I wonder about his out-of-work life. He appears to have occasional girlfriends, some that have even turned out not to be call-girls, but nothing that ever lasts too long. I don't think he has much room for that sort of thing. He may have a kind of Tramp-going, hinterland deficit. I ask if he ever feels lonely. No, he says. "Someone once said to me: 'You actually like your own company,' and I said, 'What, you mean no one else does?' Ha!"
We meet later that night for This Week. Andrew is dispatched to the same make-up lady, who is really, really earning her money today, some might say (but not me!) The show is great.
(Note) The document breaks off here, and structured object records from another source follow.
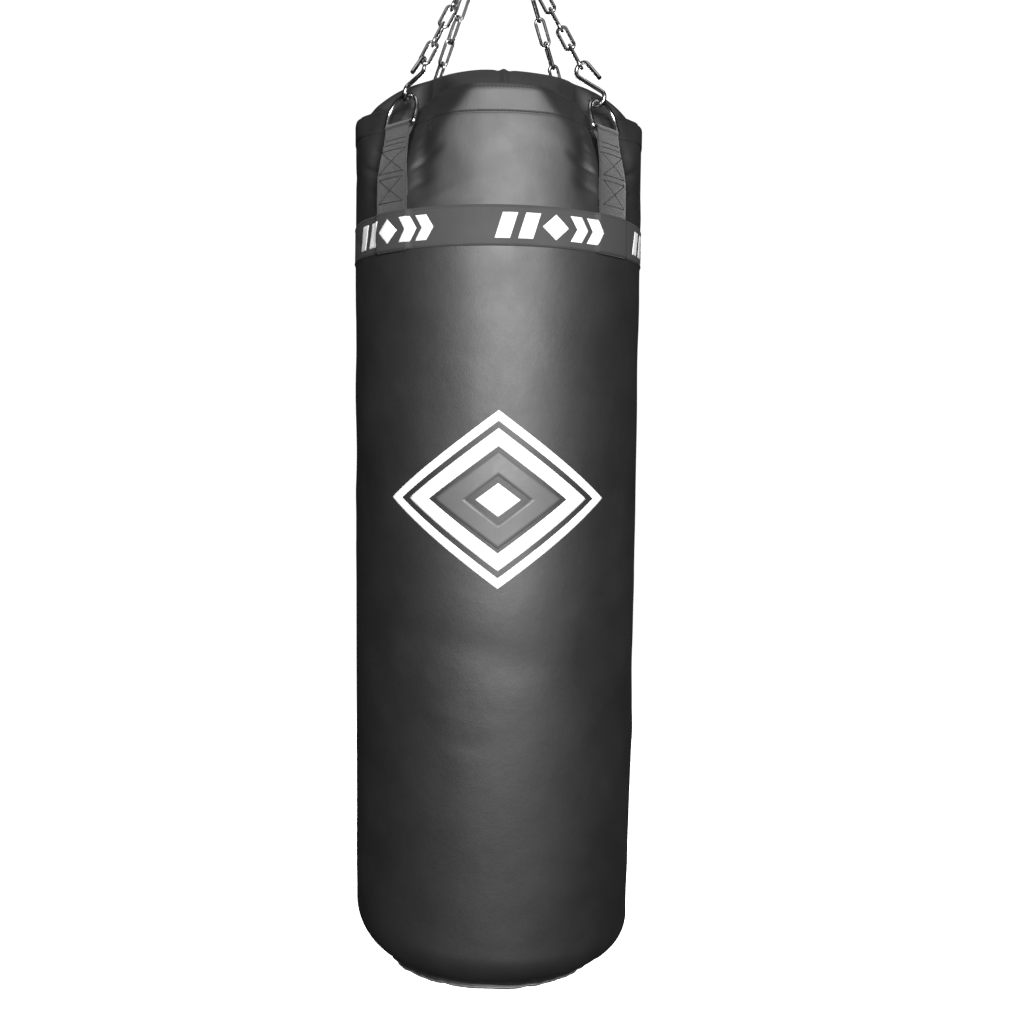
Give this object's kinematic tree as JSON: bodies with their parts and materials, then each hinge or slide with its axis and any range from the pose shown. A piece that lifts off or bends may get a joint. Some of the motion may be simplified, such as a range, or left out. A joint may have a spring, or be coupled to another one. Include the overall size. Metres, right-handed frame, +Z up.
{
  "type": "hanging heavy punching bag",
  "caption": "Filled vinyl cylinder bag hung by webbing straps, D-rings, S-hooks and chains from a ring and ball-bearing swivel; struck in boxing training.",
  "frame": {"origin": "centre of the hanging eye's bore, from which the whole bag hangs", "axes": "+Z up along the bag's axis; -Y is the front with the large printed mark; +X is to the right seen from the front; the eye's bore runs along Y"},
  "size_m": [0.3577, 0.358, 1.4437],
  "materials": {
    "zinc_steel": "satin",
    "chain_steel": "satin",
    "swivel_steel": "satin",
    "screw_steel": "satin",
    "bearing_steel": "polished",
    "black_vinyl": "satin",
    "lid_vinyl": "satin",
    "welt_vinyl": "satin",
    "band_print": "matte",
    "webbing": "matte",
    "zip_tape": "matte",
    "zip_coil": "satin",
    "zip_metal": "satin",
    "liner_foam": "matte",
    "textile_fibre": "matte",
    "core_cloth": "matte",
    "core_sand": "matte"
  },
  "bodies": {
    "hanger": {"hanging_eye": "zinc_steel", "swivel_housing": "swivel_steel", "swivel_cap": "swivel_steel", "swivel_cap_screws": "screw_steel", "bearing_lower_race": "bearing_steel", "bearing_balls": "bearing_steel"},
    "swivel": {"swivel_eye_bolt": "zinc_steel", "bearing_upper_race": "bearing_steel", "swivel_lock_nut": "screw_steel"},
    "gather_ring": {"gather_ring": "zinc_steel"},
    "bag": {"bag_shell": "black_vinyl", "rim_hem": "black_vinyl", "bottom_panel": "black_vinyl", "bottom_welt": "welt_vinyl", "back_seam_strip": "black_vinyl", "printed_band": "band_print", "top_lid": "lid_vinyl", "lid_zip_tape": "zip_tape", "lid_zip_coil": "zip_coil", "foam_liner": "liner_foam", "base_pad": "liner_foam", "fibre_filling": "textile_fibre", "sand_core_bag": "core_cloth", "sand_core": "core_sand", "strap_fl": "webbing", "strap_fr": "webbing", "strap_bl": "webbing", "strap_br": "webbing"},
    "zip_slider": {"zip_slider": "zip_metal"},
    "zip_pull": {"zip_pull": "zip_metal"},
    "d_ring_fl": {"d_ring_fl": "zinc_steel"},
    "chain_fl": {"chain_fl": "chain_steel", "s_hook_fl": "zinc_steel"},
    "d_ring_fr": {"d_ring_fr": "zinc_steel"},
    "chain_fr": {"chain_fr": "chain_steel", "s_hook_fr": "zinc_steel"},
    "d_ring_bl": {"d_ring_bl": "zinc_steel"},
    "chain_bl": {"chain_bl": "chain_steel", "s_hook_bl": "zinc_steel"},
    "d_ring_br": {"d_ring_br": "zinc_steel"},
    "chain_br": {"chain_br": "chain_steel", "s_hook_br": "zinc_steel"}
  },
  "joints": [
    {"name": "swivel_spin", "type": "hinge", "parent": "hanger", "child": "swivel", "pos_m": [0, 0, -0.084], "axis": [0, 0, 1], "continuous": true},
    {"name": "ring_swing", "type": "hinge", "parent": "swivel", "child": "gather_ring", "pos_m": [0, 0, -0.09135], "axis": [1, 0, 0], "range_deg": [-30, 30]},
    {"name": "bag_swing", "type": "hinge", "parent": "gather_ring", "child": "bag", "pos_m": [0, 0, -0.11635], "axis": [0, 1, 0], "range_deg": [-30, 30]},
    {"name": "zip_slide", "type": "slide", "parent": "bag", "child": "zip_slider", "axis": [0, -1, 0], "range_m": [0, 0.12]},
    {"name": "zip_pull_flip", "type": "hinge", "parent": "zip_slider", "child": "zip_pull", "pos_m": [0, 0.06, -0.33477], "axis": [1, 0, 0], "range_deg": [0, 164]},
    {"name": "d_ring_rock_fl", "type": "hinge", "parent": "bag", "child": "d_ring_fl", "pos_m": [-0.11809, -0.11809, -0.41867], "axis": [0.7071, -0.7071, 0], "range_deg": [-0.3, 0.6]},
    {"name": "chain_twist_fl", "type": "hinge", "parent": "bag", "child": "chain_fl", "pos_m": [-0.11032, -0.11032, -0.38229], "axis": [0.3654, 0.3865, 0.8468], "range_deg": [-8, 4]},
    {"name": "d_ring_rock_fr", "type": "hinge", "parent": "bag", "child": "d_ring_fr", "pos_m": [0.11809, -0.11809, -0.41867], "axis": [0.7071, 0.7071, 0], "range_deg": [-0.3, 0.6]},
    {"name": "chain_twist_fr", "type": "hinge", "parent": "bag", "child": "chain_fr", "pos_m": [0.11032, -0.11032, -0.38229], "axis": [-0.3654, 0.3865, 0.8468], "range_deg": [-8, 8]},
    {"name": "d_ring_rock_bl", "type": "hinge", "parent": "bag", "child": "d_ring_bl", "pos_m": [-0.11809, 0.11809, -0.41867], "axis": [-0.7071, -0.7071, 0], "range_deg": [-0.3, 0.6]},
    {"name": "chain_twist_bl", "type": "hinge", "parent": "bag", "child": "chain_bl", "pos_m": [-0.11032, 0.11032, -0.38229], "axis": [0.3428, -0.3866, 0.8561], "range_deg": [-8, 8]},
    {"name": "d_ring_rock_br", "type": "hinge", "parent": "bag", "child": "d_ring_br", "pos_m": [0.11809, 0.11809, -0.41867], "axis": [-0.7071, 0.7071, 0], "range_deg": [-0.3, 0.6]},
    {"name": "chain_twist_br", "type": "hinge", "parent": "bag", "child": "chain_br", "pos_m": [0.11032, 0.11032, -0.38229], "axis": [-0.3428, -0.3866, 0.8561], "range_deg": [-1, 8]}
  ]
}
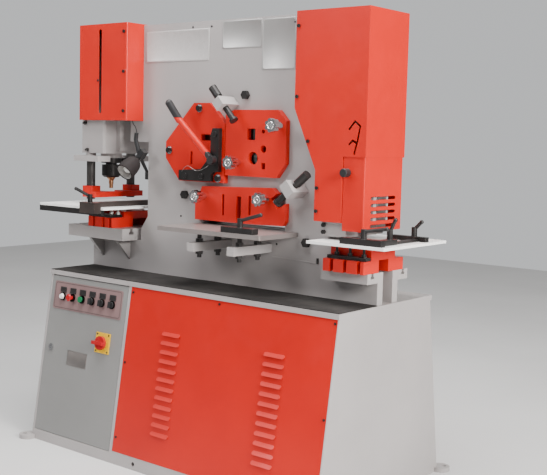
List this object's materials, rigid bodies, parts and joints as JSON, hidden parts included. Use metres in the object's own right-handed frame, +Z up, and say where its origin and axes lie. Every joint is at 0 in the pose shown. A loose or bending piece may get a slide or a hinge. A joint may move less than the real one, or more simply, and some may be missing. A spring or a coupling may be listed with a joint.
{
  "type": "hydraulic ironworker",
  "caption": "Hydraulic ironworker with a punch at one end, angle, bar and flat shears in the middle, a notcher at the other end and a louvered base cabinet.",
  "frame": {"origin": "on the floor, at the middle of the four foot holes of the base", "axes": "+X along the machine from the punch to the notcher, -Y the working side, +Z up"},
  "size_m": [1.807, 0.95, 1.83],
  "materials": {
    "warm_grey": "semi-gloss enamel",
    "door_grey": "satin enamel",
    "orange_red": "semi-gloss enamel",
    "panel_red": "semi-gloss enamel",
    "black_oxide": "oiled black oxide",
    "bright_steel": "ground",
    "tool_steel": "ground and oiled",
    "chrome": "polished",
    "rubber": "matt, creased",
    "control_face": "satin",
    "red_plastic": "gloss",
    "green_plastic": "gloss",
    "black_plastic": "satin",
    "white_plastic": "gloss",
    "yellow_plastic": "gloss",
    "punch_copper": "machined"
  },
  "bodies": {
    "machine": {"base_frame": "warm_grey", "front_panel": "panel_red", "rear_panel": "panel_red", "rubber_mat": "rubber", "oil_tank": "warm_grey", "motor_pump": "warm_grey", "front_side_plate": "warm_grey", "rear_side_plate": "warm_grey", "frame_spacers": "warm_grey", "pivot_pin": "bright_steel", "punch_cylinder": "warm_grey", "punch_cover": "orange_red", "stripper_columns": "black_oxide", "tool_bolsters": "warm_grey", "punch_die_holder": "orange_red", "punch_die": "tool_steel", "punch_table": "bright_steel", "notch_cover": "orange_red", "notch_die_holder": "orange_red", "notch_table": "bright_steel", "angle_plate": "orange_red", "angle_block": "black_oxide", "bar_plate": "orange_red", "flat_plate": "orange_red", "shear_table": "bright_steel", "shear_cylinder": "warm_grey", "lower_blades": "tool_steel", "hold_down_blocks": "warm_grey", "machine_bolts": "black_oxide", "star_knobs": "chrome", "lamp_arm": "black_plastic", "lamp_lead": "black_plastic"},
    "door": {"cabinet_door": "door_grey", "control_plate": "control_face", "door_hardware": "chrome", "switch_plate": "yellow_plastic", "pilot_lamp": "white_plastic"},
    "switch": {"switch_handle": "red_plastic"},
    "stop": {"stop_button": "red_plastic"},
    "start": {"start_button": "green_plastic"},
    "selector_1": {"selector_left": "black_plastic"},
    "selector_2": {"selector_middle": "black_plastic"},
    "selector_3": {"selector_right": "black_plastic"},
    "beam": {"swing_beam": "warm_grey", "upper_blades": "tool_steel"},
    "shear_ram": {"shear_rod": "bright_steel"},
    "notcher": {"notch_ram": "tool_steel"},
    "punch": {"punch_ram": "black_oxide", "punch_tool": "punch_copper"},
    "nut": {"coupling_nut": "black_oxide"},
    "stripper": {"punch_stripper": "orange_red"},
    "guard": {"notch_guard": "orange_red"},
    "guard_clamp": {"guard_knob": "black_plastic"},
    "lever": {"angle_lever": "orange_red"},
    "bar_clamp": {"bar_screw": "black_oxide"},
    "flat_clamp": {"flat_screw": "black_oxide"},
    "fence_punch": {"punch_fence": "black_oxide"},
    "fence_shear": {"shear_fence": "black_oxide"},
    "fence_notch": {"notch_fence": "black_oxide"},
    "shade": {"lamp_shade": "black_oxide"}
  },
  "joints": [
    {"name": "door_hinge", "type": "hinge", "parent": "machine", "child": "door", "pos_m": [-0.299, -0.42307, -0.00092], "axis": [0, 0.1525, 0.9883], "range_deg": [0, 105]},
    {"name": "switch_turn", "type": "hinge", "parent": "door", "child": "switch", "pos_m": [-0.395, -0.3659, 0.47452], "axis": [0, -0.9883, 0.1525], "range_deg": [-90, 0]},
    {"name": "stop_press", "type": "slide", "parent": "door", "child": "stop", "axis": [0, 0.9883, -0.1525], "range_m": [0, 0.006], "stiffness_N_per_m": 900, "springref_m": -0.001},
    {"name": "start_press", "type": "slide", "parent": "door", "child": "start", "axis": [0, 0.9883, -0.1525], "range_m": [0, 0.004], "stiffness_N_per_m": 900, "springref_m": -0.001},
    {"name": "selector_1_turn", "type": "hinge", "parent": "door", "child": "selector_1", "pos_m": [-0.492, -0.33976, 0.63737], "axis": [0, -0.9883, 0.1525], "range_deg": [-45, 45]},
    {"name": "selector_2_turn", "type": "hinge", "parent": "door", "child": "selector_2", "pos_m": [-0.428, -0.33976, 0.63737], "axis": [0, -0.9883, 0.1525], "range_deg": [-45, 45]},
    {"name": "selector_3_turn", "type": "hinge", "parent": "door", "child": "selector_3", "pos_m": [-0.364, -0.33976, 0.63737], "axis": [0, -0.9883, 0.1525], "range_deg": [-45, 45]},
    {"name": "beam_swing", "type": "hinge", "parent": "machine", "child": "beam", "pos_m": [-0.33, 0, 1.56], "axis": [0, 1, 0], "range_deg": [0, 2.5]},
    {"name": "shear_ram_slide", "type": "slide", "parent": "machine", "child": "shear_ram", "axis": [0, 0, -1], "range_m": [0, 0.0405]},
    {"name": "notch_ram_slide", "type": "slide", "parent": "machine", "child": "notcher", "axis": [0, 0, -1], "range_m": [0, 0.0462]},
    {"name": "punch_slide", "type": "slide", "parent": "machine", "child": "punch", "axis": [0, 0, -1], "range_m": [0, 0.09]},
    {"name": "nut_turn", "type": "hinge", "parent": "punch", "child": "nut", "pos_m": [-0.747, 0, 1.18], "axis": [0, 0, 1], "continuous": true},
    {"name": "stripper_slide", "type": "slide", "parent": "machine", "child": "stripper", "axis": [0, 0, 1], "range_m": [-0.006, 0.012]},
    {"name": "guard_slide", "type": "slide", "parent": "machine", "child": "guard", "axis": [0, 0, 1], "range_m": [0, 0.038]},
    {"name": "guard_knob_turn", "type": "hinge", "parent": "guard", "child": "guard_clamp", "pos_m": [0.67, -0.14, 1.232], "axis": [0, -1, 0], "continuous": true},
    {"name": "angle_lever_turn", "type": "hinge", "parent": "machine", "child": "lever", "pos_m": [-0.001, -0.12, 1.256], "axis": [0, 1, 0], "range_deg": [-15, 30]},
    {"name": "bar_screw_slide", "type": "slide", "parent": "machine", "child": "bar_clamp", "axis": [0.6686, 0, -0.7436], "range_m": [-0.045, 0.012]},
    {"name": "flat_screw_slide", "type": "slide", "parent": "machine", "child": "flat_clamp", "axis": [-0.7715, 0, -0.6362], "range_m": [-0.02, 0.008]},
    {"name": "punch_fence_slide", "type": "slide", "parent": "machine", "child": "fence_punch", "axis": [1, 0, 0], "range_m": [-0.06, 0.04]},
    {"name": "shear_fence_slide", "type": "slide", "parent": "machine", "child": "fence_shear", "axis": [1, 0, 0], "range_m": [-0.06, 0.06]},
    {"name": "notch_fence_slide", "type": "slide", "parent": "machine", "child": "fence_notch", "axis": [1, 0, 0], "range_m": [-0.02, 0.02]},
    {"name": "shade_tilt", "type": "hinge", "parent": "machine", "child": "shade", "pos_m": [-0.43, -0.12, 1.256], "axis": [-1, 0, 0], "range_deg": [0, 30]}
  ],
  "couplings": [
    {"joint": "shear_ram_slide", "follows": "beam_swing", "m_per_rad": 0.92},
    {"joint": "notch_ram_slide", "follows": "beam_swing", "m_per_rad": 1.05}
  ]
}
Abbott and Portillo's body language is fascinating, as ever. Shirley Williams refuses to shut up. And Andrew? He only apologises 435 times for predicting, at Christmas, that Charles Kennedy would be gone by March.He doesn't hang around afterwards. He makes to shoot off. "What?" I complain, "We're not going for a jig in Trrrrrramp?" That's such an urban myth," he says. "I haven't been for at least fourrrrr years."
I don't think we will be the next Conrad and Babs. Unless, of course, we meet at a party - in which case we'll be pretty much stuck with each other whether we like it or not. I still don't think I'll be able to work out what's going on with the hair, though.